Get Multiple Data Sets

curl \
  -u <secret_api_key>: \
  https://api.docparser.com/v1/results/<PARSER_ID>
[
    {
        "id": "967bcf5658d73c80563072373d5002e3",
        "document_id": "1d35639d4b53b59e77f737c93cd1d3d7",
        "remote_id": "your_optional_id",
        "file_name": "pdf.pdf",
        "media_link": "https://api.docparser.com/v1/document/media/...",
        "media_link_original": "https://api.docparser.com/v1/document/media/.../original",
        "media_link_data": "https://api.docparser.com/v1/document/media/.../data",
        "page_count": 1,
        "uploaded_at": "2016-07-27T14:57:05+00:00",
        "processed_at": "2016-07-27T14:57:10+00:00",
        "purchase_number": "ABC123",
        "customer": {
            "last_name" : "Doe",
            "first_name" : "John"
        },
        "table_data": [{
            "key" : "value"
        }, {
            "key" : "value"
        },
        ...
        ],
        "....": "...."
    },
    {
       ....
    }
]

This API route returns a list of JSON objects representing the parsed data. By default, the data of the last 100 documents in reverse chronological order. Additional parameters can be used to change this default behaviour.

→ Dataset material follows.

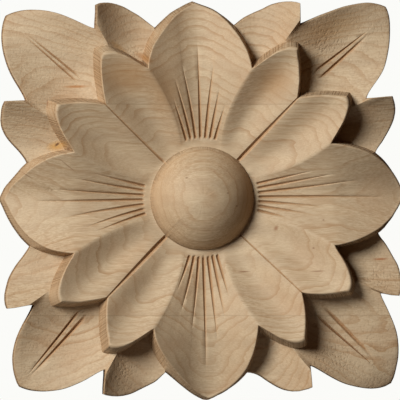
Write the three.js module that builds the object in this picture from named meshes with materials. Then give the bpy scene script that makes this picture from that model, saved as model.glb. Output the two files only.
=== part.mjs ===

The <PARSER_ID> shown in the URL below can be obtained by calling the List Parsers API route. You can also easily obtain the <PARSER_ID> inside the Docparser app in the settings of your Document Parser under Settings > API.

GET https://api.docparser.com/v1/results/<PARSER_ID>

Parameter Default Description
format object Valid values are object or flat. By default, parsed document data is returned as nested JSON objects. Setting this parameter to flat will return a simplified version of the parsed data which contains flat key/value pairs instead of nested objects.
list last_uploaded Valid values are last_uploaded, uploaded_after and processed_after. By default, the data of the last uploaded documents in reverse chronological order is returned. If set to uploaded_after, documents imported after a certain date are returned (see below). If set to processed_after, documents parsed after a certain date are returned (see below).
limit 100 This parameter indicates how many documents to include when the parameter list is set to last_uploaded. The maximum quantity of documents which can be returned is limited 10,000.
date This parameter is mandatory if the parameter list is set to uploaded_after or processed_after. The parameter needs to be a valid ISO 8601 (e.g. 2017-02-12T15:19:21+00:00) date string or a Linux timestamp and determines which documents are included in the return. Please note that the maximum quantity of documents which can be returned is limited 10,000.
remote_id When this parameter is set, only documents having the provided remote_id will be returned. The remote_id of a document can be set when importing the file via the API (see above).
include_processing_queue By default, only documents which are fully processed (imported, preprocessed, parsed) are included in the results. By setting include_processing_queue to true, files which are not yet entirely processed are included in the results.